The task
Tell how many lines in the data below include the word "lifts". The answer is the number only.

● ● ● ● ●

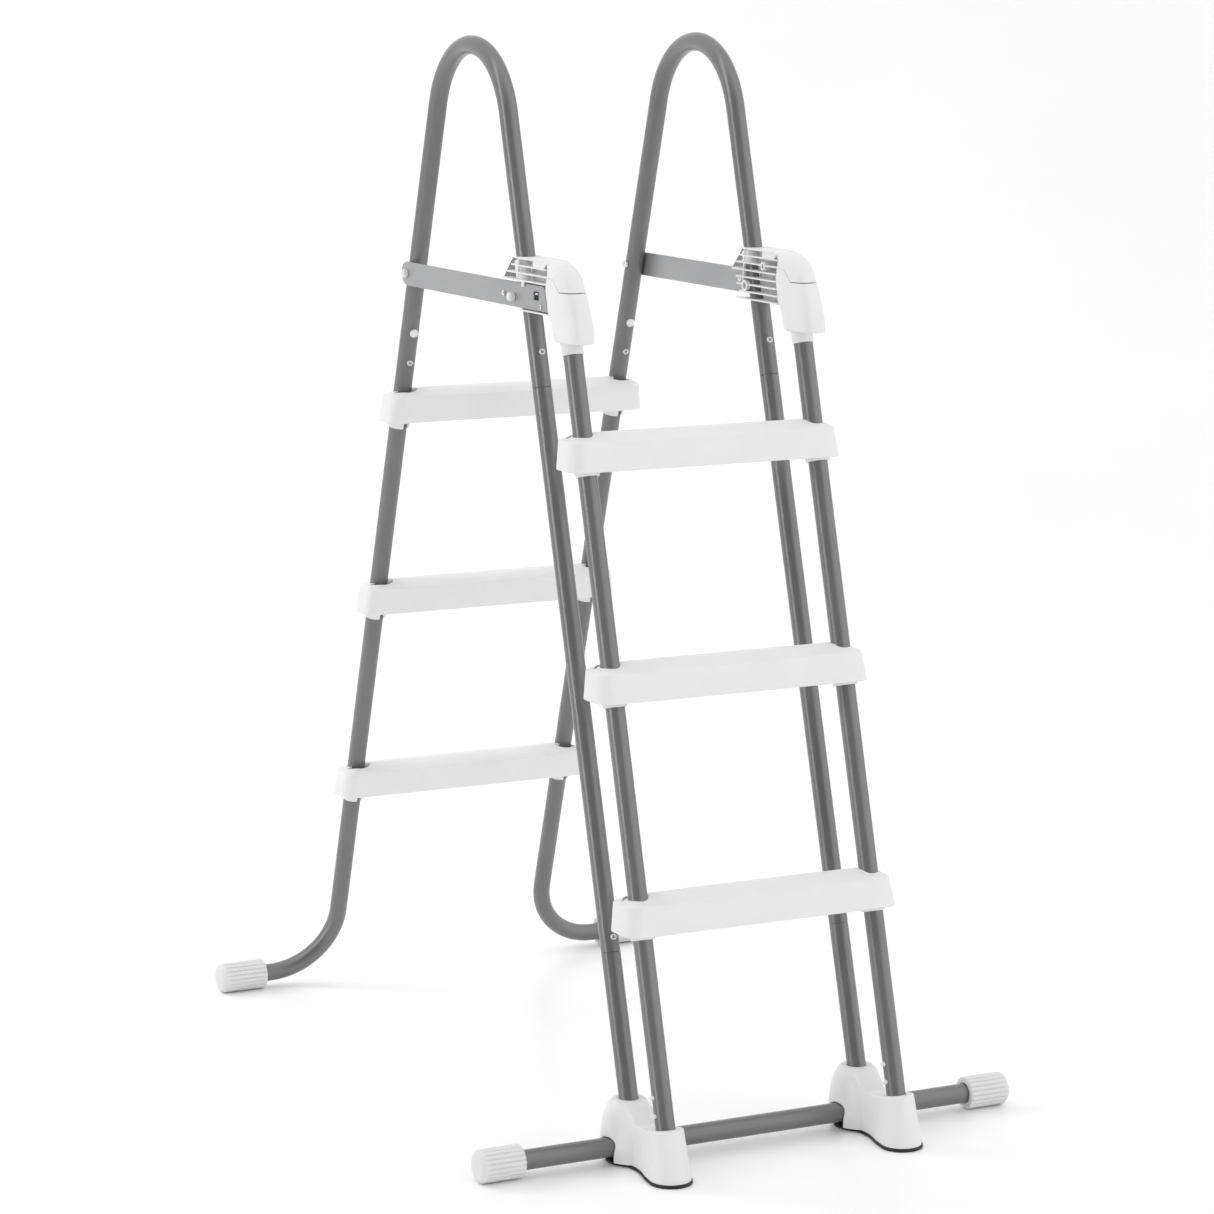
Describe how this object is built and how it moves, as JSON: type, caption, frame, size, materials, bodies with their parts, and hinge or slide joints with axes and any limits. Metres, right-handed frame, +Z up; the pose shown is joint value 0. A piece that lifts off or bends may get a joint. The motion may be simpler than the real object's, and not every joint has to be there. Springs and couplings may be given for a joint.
{
  "type": "pool ladder",
  "caption": "A-frame pool ladder: bent tube handrails over splayed legs, moulded treads on both sides, an outer tread unit that lifts off, ribbed brackets and floor shoes on a cross tube.",
  "frame": {"origin": "centre of the bounding box's bottom face, on the floor midway between the two pairs of feet", "axes": "+Z up; -Y is the outer side that carries the lift-off steps, +Y the pool side; X runs along the treads"},
  "size_m": [0.833, 1.2278, 1.5125],
  "materials": {
    "painted_steel": "semi-gloss grey powder coat",
    "white_plastic": "satin moulded white plastic",
    "rubber": "matt black rubber",
    "bright_steel": "bright plated steel"
  },
  "bodies": {
    "frame": {"bar_bolt_left": "bright_steel", "bar_bolt_right": "bright_steel", "bar_knob_left": "white_plastic", "bar_knob_right": "white_plastic", "bar_rivet_left": "bright_steel", "bar_rivet_right": "bright_steel", "base_cross_tube": "painted_steel", "base_foot_left": "white_plastic", "base_foot_right": "white_plastic", "bracket_screw_left": "bright_steel", "bracket_screw_right": "bright_steel", "cap_nut_left": "white_plastic", "cap_nut_right": "white_plastic", "end_cap_front_left": "white_plastic", "end_cap_front_right": "white_plastic", "end_cap_rear_left": "white_plastic", "end_cap_rear_right": "white_plastic", "front_leg_low_left": "painted_steel", "front_leg_low_right": "painted_steel", "front_leg_mid_left": "painted_steel", "front_leg_mid_right": "painted_steel", "guide_collar_left": "white_plastic", "guide_collar_right": "white_plastic", "handrail_left": "painted_steel", "handrail_right": "painted_steel", "leg_plug_left": "white_plastic", "leg_plug_right": "white_plastic", "rear_foot_leg_left": "painted_steel", "rear_foot_leg_right": "painted_steel", "rear_leg_mid_left": "painted_steel", "rear_leg_mid_right": "painted_steel", "rear_step_1": "white_plastic", "rear_step_2": "white_plastic", "rear_step_3": "white_plastic", "rubber_pad_left": "rubber", "rubber_pad_right": "rubber", "side_bar_left": "painted_steel", "side_bar_right": "painted_steel", "step_sleeve_left": "white_plastic", "step_sleeve_right": "white_plastic", "top_bracket_left": "white_plastic", "top_bracket_right": "white_plastic"},
    "removable_steps": {"front_step_1": "white_plastic", "front_step_2": "white_plastic", "front_step_3": "white_plastic", "step_tube_left": "painted_steel", "step_tube_right": "painted_steel", "tube_end_plug_left": "white_plastic", "tube_end_plug_right": "white_plastic"},
    "button_front_upper_left_body": {"button_front_upper_left": "bright_steel"},
    "button_front_upper_right_body": {"button_front_upper_right": "bright_steel"},
    "button_front_lower_left_body": {"button_front_lower_left": "bright_steel"},
    "button_front_lower_right_body": {"button_front_lower_right": "bright_steel"},
    "button_rear_upper_left_body": {"button_rear_upper_left": "bright_steel"},
    "button_rear_upper_right_body": {"button_rear_upper_right": "bright_steel"}
  },
  "joints": [
    {"name": "steps_lift", "type": "slide", "parent": "frame", "child": "removable_steps", "axis": [0, 0.2639, 0.9646], "range_m": [0, 0.045]},
    {"name": "button_front_upper_left_press", "type": "slide", "parent": "frame", "child": "button_front_upper_left_body", "axis": [0, 0.9627, -0.2706], "range_m": [0, 0.004], "stiffness_N_per_m": 900},
    {"name": "button_front_upper_right_press", "type": "slide", "parent": "frame", "child": "button_front_upper_right_body", "axis": [0, 0.9627, -0.2706], "range_m": [0, 0.004], "stiffness_N_per_m": 900},
    {"name": "button_front_lower_left_press", "type": "slide", "parent": "frame", "child": "button_front_lower_left_body", "axis": [0, 0.9627, -0.2706], "range_m": [0, 0.004], "stiffness_N_per_m": 900},
    {"name": "button_front_lower_right_press", "type": "slide", "parent": "frame", "child": "button_front_lower_right_body", "axis": [0, 0.9627, -0.2706], "range_m": [0, 0.004], "stiffness_N_per_m": 900},
    {"name": "button_rear_upper_left_press", "type": "slide", "parent": "frame", "child": "button_rear_upper_left_body", "axis": [0, 0.9533, 0.3021], "range_m": [0, 0.004], "stiffness_N_per_m": 900},
    {"name": "button_rear_upper_right_press", "type": "slide", "parent": "frame", "child": "button_rear_upper_right_body", "axis": [0, 0.9533, 0.3021], "range_m": [0, 0.004], "stiffness_N_per_m": 900}
  ]
}
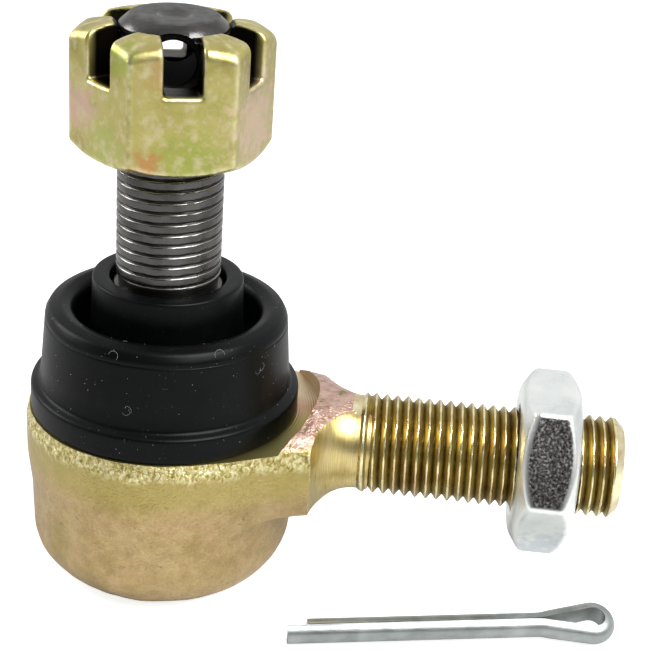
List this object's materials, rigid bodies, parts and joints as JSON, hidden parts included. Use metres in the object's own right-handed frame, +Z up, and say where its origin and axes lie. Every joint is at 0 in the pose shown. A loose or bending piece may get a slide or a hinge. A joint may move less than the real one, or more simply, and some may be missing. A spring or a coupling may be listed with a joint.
{
  "type": "tie rod end",
  "caption": "Tie rod end: forged housing with a threaded shank, a swivelling threaded ball stud under a rubber dust boot, a castle nut, a jam nut and a loose cotter pin.",
  "frame": {"origin": "centre of the housing's underside, on the ball stud's axis", "axes": "+Z up the ball stud, +X out along the threaded shank"},
  "size_m": [0.071, 0.0332, 0.0671],
  "materials": {
    "housing_zinc": "yellow-chromated zinc over forged steel, turned where the shank leaves it",
    "plate_zinc": "yellow-chromated zinc over pressed steel",
    "castle_zinc": "iridescent yellow-chromated zinc",
    "jam_zinc": "bright clear-passivated zinc",
    "stud_steel": "bare machined alloy steel",
    "pin_steel": "bright zinc on soft steel wire",
    "spring_steel": "oiled spring steel",
    "inner_steel": "plain pressed steel",
    "boot_rubber": "moulded satin black rubber",
    "bearing_plastic": "moulded acetal"
  },
  "bodies": {
    "housing": {"housing": "housing_zinc", "closing_plate": "plate_zinc", "disc_spring": "spring_steel", "pressure_ring": "inner_steel", "boot_base_ring": "inner_steel"},
    "bearing": {"lower_bearing_seat": "bearing_plastic", "upper_bearing_seat": "bearing_plastic"},
    "boot_collar": {"boot_upper_ring": "inner_steel", "dust_boot": "boot_rubber"},
    "ball_stud": {"ball_stud": "stud_steel"},
    "castle_nut": {"castle_nut": "castle_zinc"},
    "jam_nut": {"jam_nut": "jam_zinc"},
    "cotter_pin": {"cotter_pin": "pin_steel"}
  },
  "joints": [
    {"name": "bearing_turn", "type": "hinge", "parent": "housing", "child": "bearing", "pos_m": [0, 0, 0.0132], "axis": [0, 0, 1], "continuous": true},
    {"name": "stud_tilt", "type": "hinge", "parent": "bearing", "child": "boot_collar", "pos_m": [0, 0, 0.0132], "axis": [0, 1, 0], "range_deg": [-22, 22], "deforming": ["dust_boot"]},
    {"name": "stud_spin", "type": "hinge", "parent": "boot_collar", "child": "ball_stud", "pos_m": [0, 0, 0.0132], "axis": [0, 0, 1], "continuous": true},
    {"name": "castle_nut_slide", "type": "slide", "parent": "ball_stud", "child": "castle_nut", "axis": [0, 0, 1], "range_m": [-0.0148, 0.025]},
    {"name": "jam_nut_slide", "type": "slide", "parent": "housing", "child": "jam_nut", "axis": [1, 0, 0], "range_m": [-0.0174, 0.02]},
    {"name": "cotter_pin_slide", "type": "slide", "parent": "housing", "child": "cotter_pin", "axis": [0, -1, 0], "range_m": [0, 0.04]}
  ]
}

● ● ● ● ●

Right answer
2